Section 4. Funding. – The financial resources needed to carry out the provisions of this Executive Order shall be taken from funds available in the BIR: Provided, that the total cost of the approved staffing pattern at full implementation shall not exceed the available funds for Personal Services.

Section 5. Implementing Authority. – With the approval of the Secretary of Finance, the Commissioner is hereby authorized to determine the number of RDCs, ROs and RDOs consistent with the requirements of a computerized operation and the principles of economy, efficiency and effectiveness. The Commissioner is likewise authorized to further organize divisions under the Services and Offices authorized under this Executive Order, subject to DBM evaluation and approval.

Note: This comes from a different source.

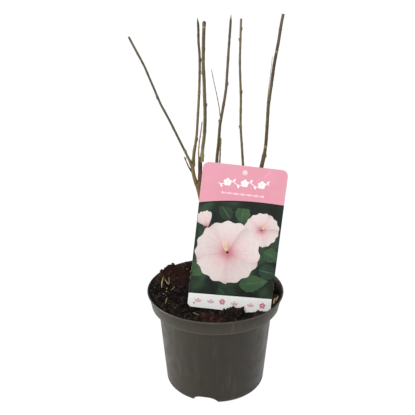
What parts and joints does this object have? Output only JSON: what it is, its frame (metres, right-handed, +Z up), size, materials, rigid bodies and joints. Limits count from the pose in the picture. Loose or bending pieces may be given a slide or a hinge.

Section 6. Assignment of Internal Revenue Officers and Other Employees to Other Duties. – The Commissioner may, subject to the laws on civil service, as well as the rules and regulations prescribed by the Secretary of Finance, upon the recommendation of the Commissioner, assign or reassign internal revenue officers and employees of the BIR, without change in their official rank and salary, to other or special duties connected with the enforcement or administration of the revenue laws as the exigencies of the service may require.

Section 7. Implementing Rules and Regulations. – The Commissioner, with the approval of the Secretary of Finance, shall issue rules and regulations and other issuances as may be necessary to ensure the effective implementation of the provisions of this Executive Order.

Section 8. Effectivity. – This Executive Order shall take effect immediately.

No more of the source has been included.